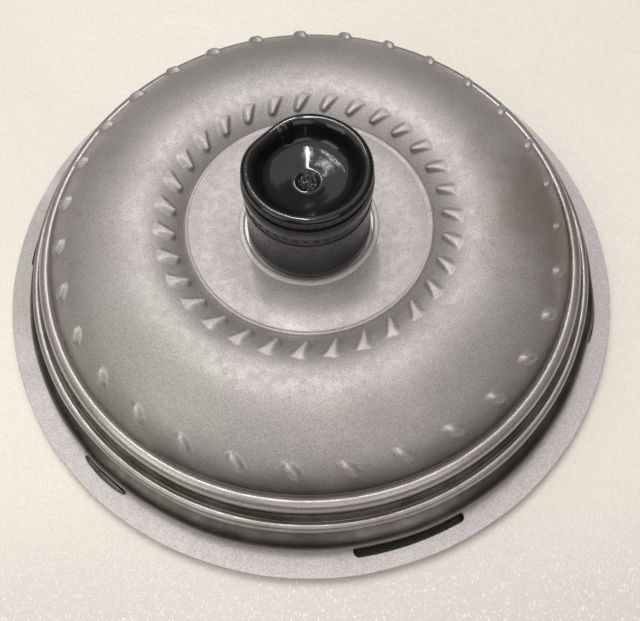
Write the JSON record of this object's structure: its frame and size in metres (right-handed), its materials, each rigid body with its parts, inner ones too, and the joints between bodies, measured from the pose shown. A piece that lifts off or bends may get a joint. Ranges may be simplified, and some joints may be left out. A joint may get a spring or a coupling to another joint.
{
  "type": "torque converter",
  "caption": "Round welded torque converter with a stepped rim, a thin mounting flange, a dimpled half-torus shell and a capped pump hub; bladed wheels, stator and lock-up clutch inside.",
  "frame": {"origin": "centre of the plane that the drive bosses stand on, on the crankshaft axis", "axes": "+Z along the crankshaft axis from the engine side to the transmission side; +X and +Y across, with the camera of the source view on the -Y side"},
  "size_m": [0.2802, 0.2802, 0.09],
  "materials": {
    "shell_steel": "satin, blasted",
    "flange_steel": "light satin",
    "weld_metal": "as welded, dark",
    "machined_steel": "turned",
    "blade_steel": "pressed and brazed",
    "cast_aluminium": "as cast",
    "friction_paper": "fibrous paper",
    "spring_steel": "oil tempered",
    "bearing_steel": "ground",
    "seal_rubber": "matt",
    "cap_plastic": "glossy moulded"
  },
  "bodies": {
    "housing": {"front_cover": "shell_steel", "mounting_flange": "flange_steel", "crank_pilot": "machined_steel", "drive_boss_1": "machined_steel", "drive_boss_2": "machined_steel", "drive_boss_3": "machined_steel", "drive_boss_4": "machined_steel", "drive_boss_5": "machined_steel", "drive_boss_6": "machined_steel", "flange_weld_1": "weld_metal", "flange_weld_2": "weld_metal", "flange_weld_3": "weld_metal", "impeller_shell": "shell_steel", "closing_weld": "weld_metal", "impeller_blade_ring": "blade_steel", "pump_hub": "machined_steel", "hub_weld": "weld_metal", "cover_thrust_washer": "friction_paper", "rear_bearing_hub_race": "bearing_steel"},
    "turbine": {"turbine_shell": "blade_steel", "turbine_blade_ring": "blade_steel", "turbine_hub": "machined_steel", "damper_drive_ring": "spring_steel", "front_bearing_hub_race": "bearing_steel"},
    "damper": {"damper_spring_1": "spring_steel", "damper_spring_2": "spring_steel", "damper_spring_3": "spring_steel", "damper_spring_4": "spring_steel"},
    "piston": {"lockup_piston": "blade_steel", "piston_seal": "seal_rubber", "friction_lining": "friction_paper", "spring_retainer": "spring_steel"},
    "stator": {"stator_wheel": "cast_aluminium", "clutch_outer_race": "machined_steel", "clutch_front_plate": "blade_steel", "clutch_rear_plate": "blade_steel", "front_bearing_stator_race": "bearing_steel", "rear_bearing_stator_race": "bearing_steel", "clutch_spring_1": "spring_steel", "clutch_spring_2": "spring_steel", "clutch_spring_3": "spring_steel", "clutch_spring_4": "spring_steel", "clutch_spring_5": "spring_steel", "clutch_spring_6": "spring_steel"},
    "inner_race": {"clutch_inner_race": "machined_steel"},
    "front_cage": {"front_bearing_cage": "bearing_steel"},
    "rear_cage": {"rear_bearing_cage": "bearing_steel"},
    "cap": {"transport_cap": "cap_plastic"},
    "roller_1": {"clutch_roller_1": "bearing_steel"},
    "roller_2": {"clutch_roller_2": "bearing_steel"},
    "roller_3": {"clutch_roller_3": "bearing_steel"},
    "roller_4": {"clutch_roller_4": "bearing_steel"},
    "roller_5": {"clutch_roller_5": "bearing_steel"},
    "roller_6": {"clutch_roller_6": "bearing_steel"}
  },
  "joints": [
    {"name": "turbine_spin", "type": "hinge", "parent": "housing", "child": "turbine", "pos_m": [0, 0, 0], "axis": [0, 0, 1], "continuous": true},
    {"name": "damper_twist", "type": "hinge", "parent": "turbine", "child": "damper", "pos_m": [0, 0, 0], "axis": [0, 0, 1], "range_deg": [-6, 6]},
    {"name": "lockup_slide", "type": "slide", "parent": "damper", "child": "piston", "axis": [0, 0, 1], "range_m": [-0.0009, 0]},
    {"name": "stator_spin", "type": "hinge", "parent": "housing", "child": "stator", "pos_m": [0, 0, 0], "axis": [0, 0, 1], "continuous": true},
    {"name": "inner_race_spin", "type": "hinge", "parent": "stator", "child": "inner_race", "pos_m": [0, 0, 0], "axis": [0, 0, 1], "continuous": true},
    {"name": "front_cage_spin", "type": "hinge", "parent": "turbine", "child": "front_cage", "pos_m": [0, 0, 0], "axis": [0, 0, 1], "continuous": true},
    {"name": "rear_cage_spin", "type": "hinge", "parent": "housing", "child": "rear_cage", "pos_m": [0, 0, 0], "axis": [0, 0, 1], "continuous": true},
    {"name": "cap_pull", "type": "slide", "parent": "housing", "child": "cap", "axis": [0, 0, 1], "range_m": [0, 0.045]},
    {"name": "roller_1_spin", "type": "hinge", "parent": "stator", "child": "roller_1", "pos_m": [0.0263, 0, 0.034], "axis": [0, 0, 1], "continuous": true},
    {"name": "roller_2_spin", "type": "hinge", "parent": "stator", "child": "roller_2", "pos_m": [0.01315, 0.02278, 0.034], "axis": [0, 0, 1], "continuous": true},
    {"name": "roller_3_spin", "type": "hinge", "parent": "stator", "child": "roller_3", "pos_m": [-0.01315, 0.02278, 0.034], "axis": [0, 0, 1], "continuous": true},
    {"name": "roller_4_spin", "type": "hinge", "parent": "stator", "child": "roller_4", "pos_m": [-0.0263, 0, 0.034], "axis": [0, 0, 1], "continuous": true},
    {"name": "roller_5_spin", "type": "hinge", "parent": "stator", "child": "roller_5", "pos_m": [-0.01315, -0.02278, 0.034], "axis": [0, 0, 1], "continuous": true},
    {"name": "roller_6_spin", "type": "hinge", "parent": "stator", "child": "roller_6", "pos_m": [0.01315, -0.02278, 0.034], "axis": [0, 0, 1], "continuous": true}
  ],
  "couplings": [
    {"joint": "rear_cage_spin", "follows": "stator_spin", "ratio": 0.5},
    {"joint": "roller_1_spin", "follows": "inner_race_spin", "ratio": -5.5},
    {"joint": "roller_2_spin", "follows": "inner_race_spin", "ratio": -5.5},
    {"joint": "roller_3_spin", "follows": "inner_race_spin", "ratio": -5.5},
    {"joint": "roller_4_spin", "follows": "inner_race_spin", "ratio": -5.5},
    {"joint": "roller_5_spin", "follows": "inner_race_spin", "ratio": -5.5},
    {"joint": "roller_6_spin", "follows": "inner_race_spin", "ratio": -5.5}
  ]
}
☆ ☆ ☆ ☆ ☆ ☆ ☆
● Stated exercise
Print the whole listing exactly as it is.

● Written reply
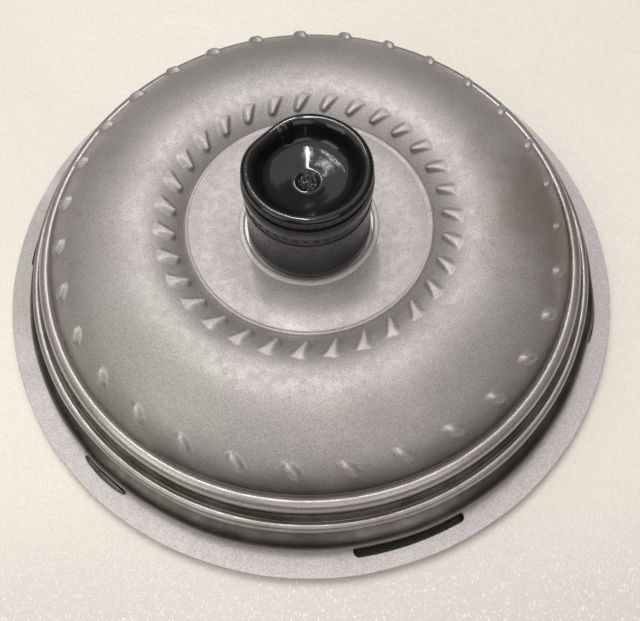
Write the JSON record of this object's structure: its frame and size in metres (right-handed), its materials, each rigid body with its parts, inner ones too, and the joints between bodies, measured from the pose shown. A piece that lifts off or bends may get a joint. Ranges may be simplified, and some joints may be left out. A joint may get a spring or a coupling to another joint.
{
  "type": "torque converter",
  "caption": "Round welded torque converter with a stepped rim, a thin mounting flange, a dimpled half-torus shell and a capped pump hub; bladed wheels, stator and lock-up clutch inside.",
  "frame": {"origin": "centre of the plane that the drive bosses stand on, on the crankshaft axis", "axes": "+Z along the crankshaft axis from the engine side to the transmission side; +X and +Y across, with the camera of the source view on the -Y side"},
  "size_m": [0.2802, 0.2802, 0.09],
  "materials": {
    "shell_steel": "satin, blasted",
    "flange_steel": "light satin",
    "weld_metal": "as welded, dark",
    "machined_steel": "turned",
    "blade_steel": "pressed and brazed",
    "cast_aluminium": "as cast",
    "friction_paper": "fibrous paper",
    "spring_steel": "oil tempered",
    "bearing_steel": "ground",
    "seal_rubber": "matt",
    "cap_plastic": "glossy moulded"
  },
  "bodies": {
    "housing": {"front_cover": "shell_steel", "mounting_flange": "flange_steel", "crank_pilot": "machined_steel", "drive_boss_1": "machined_steel", "drive_boss_2": "machined_steel", "drive_boss_3": "machined_steel", "drive_boss_4": "machined_steel", "drive_boss_5": "machined_steel", "drive_boss_6": "machined_steel", "flange_weld_1": "weld_metal", "flange_weld_2": "weld_metal", "flange_weld_3": "weld_metal", "impeller_shell": "shell_steel", "closing_weld": "weld_metal", "impeller_blade_ring": "blade_steel", "pump_hub": "machined_steel", "hub_weld": "weld_metal", "cover_thrust_washer": "friction_paper", "rear_bearing_hub_race": "bearing_steel"},
    "turbine": {"turbine_shell": "blade_steel", "turbine_blade_ring": "blade_steel", "turbine_hub": "machined_steel", "damper_drive_ring": "spring_steel", "front_bearing_hub_race": "bearing_steel"},
    "damper": {"damper_spring_1": "spring_steel", "damper_spring_2": "spring_steel", "damper_spring_3": "spring_steel", "damper_spring_4": "spring_steel"},
    "piston": {"lockup_piston": "blade_steel", "piston_seal": "seal_rubber", "friction_lining": "friction_paper", "spring_retainer": "spring_steel"},
    "stator": {"stator_wheel": "cast_aluminium", "clutch_outer_race": "machined_steel", "clutch_front_plate": "blade_steel", "clutch_rear_plate": "blade_steel", "front_bearing_stator_race": "bearing_steel", "rear_bearing_stator_race": "bearing_steel", "clutch_spring_1": "spring_steel", "clutch_spring_2": "spring_steel", "clutch_spring_3": "spring_steel", "clutch_spring_4": "spring_steel", "clutch_spring_5": "spring_steel", "clutch_spring_6": "spring_steel"},
    "inner_race": {"clutch_inner_race": "machined_steel"},
    "front_cage": {"front_bearing_cage": "bearing_steel"},
    "rear_cage": {"rear_bearing_cage": "bearing_steel"},
    "cap": {"transport_cap": "cap_plastic"},
    "roller_1": {"clutch_roller_1": "bearing_steel"},
    "roller_2": {"clutch_roller_2": "bearing_steel"},
    "roller_3": {"clutch_roller_3": "bearing_steel"},
    "roller_4": {"clutch_roller_4": "bearing_steel"},
    "roller_5": {"clutch_roller_5": "bearing_steel"},
    "roller_6": {"clutch_roller_6": "bearing_steel"}
  },
  "joints": [
    {"name": "turbine_spin", "type": "hinge", "parent": "housing", "child": "turbine", "pos_m": [0, 0, 0], "axis": [0, 0, 1], "continuous": true},
    {"name": "damper_twist", "type": "hinge", "parent": "turbine", "child": "damper", "pos_m": [0, 0, 0], "axis": [0, 0, 1], "range_deg": [-6, 6]},
    {"name": "lockup_slide", "type": "slide", "parent": "damper", "child": "piston", "axis": [0, 0, 1], "range_m": [-0.0009, 0]},
    {"name": "stator_spin", "type": "hinge", "parent": "housing", "child": "stator", "pos_m": [0, 0, 0], "axis": [0, 0, 1], "continuous": true},
    {"name": "inner_race_spin", "type": "hinge", "parent": "stator", "child": "inner_race", "pos_m": [0, 0, 0], "axis": [0, 0, 1], "continuous": true},
    {"name": "front_cage_spin", "type": "hinge", "parent": "turbine", "child": "front_cage", "pos_m": [0, 0, 0], "axis": [0, 0, 1], "continuous": true},
    {"name": "rear_cage_spin", "type": "hinge", "parent": "housing", "child": "rear_cage", "pos_m": [0, 0, 0], "axis": [0, 0, 1], "continuous": true},
    {"name": "cap_pull", "type": "slide", "parent": "housing", "child": "cap", "axis": [0, 0, 1], "range_m": [0, 0.045]},
    {"name": "roller_1_spin", "type": "hinge", "parent": "stator", "child": "roller_1", "pos_m": [0.0263, 0, 0.034], "axis": [0, 0, 1], "continuous": true},
    {"name": "roller_2_spin", "type": "hinge", "parent": "stator", "child": "roller_2", "pos_m": [0.01315, 0.02278, 0.034], "axis": [0, 0, 1], "continuous": true},
    {"name": "roller_3_spin", "type": "hinge", "parent": "stator", "child": "roller_3", "pos_m": [-0.01315, 0.02278, 0.034], "axis": [0, 0, 1], "continuous": true},
    {"name": "roller_4_spin", "type": "hinge", "parent": "stator", "child": "roller_4", "pos_m": [-0.0263, 0, 0.034], "axis": [0, 0, 1], "continuous": true},
    {"name": "roller_5_spin", "type": "hinge", "parent": "stator", "child": "roller_5", "pos_m": [-0.01315, -0.02278, 0.034], "axis": [0, 0, 1], "continuous": true},
    {"name": "roller_6_spin", "type": "hinge", "parent": "stator", "child": "roller_6", "pos_m": [0.01315, -0.02278, 0.034], "axis": [0, 0, 1], "continuous": true}
  ],
  "couplings": [
    {"joint": "rear_cage_spin", "follows": "stator_spin", "ratio": 0.5},
    {"joint": "roller_1_spin", "follows": "inner_race_spin", "ratio": -5.5},
    {"joint": "roller_2_spin", "follows": "inner_race_spin", "ratio": -5.5},
    {"joint": "roller_3_spin", "follows": "inner_race_spin", "ratio": -5.5},
    {"joint": "roller_4_spin", "follows": "inner_race_spin", "ratio": -5.5},
    {"joint": "roller_5_spin", "follows": "inner_race_spin", "ratio": -5.5},
    {"joint": "roller_6_spin", "follows": "inner_race_spin", "ratio": -5.5}
  ]
}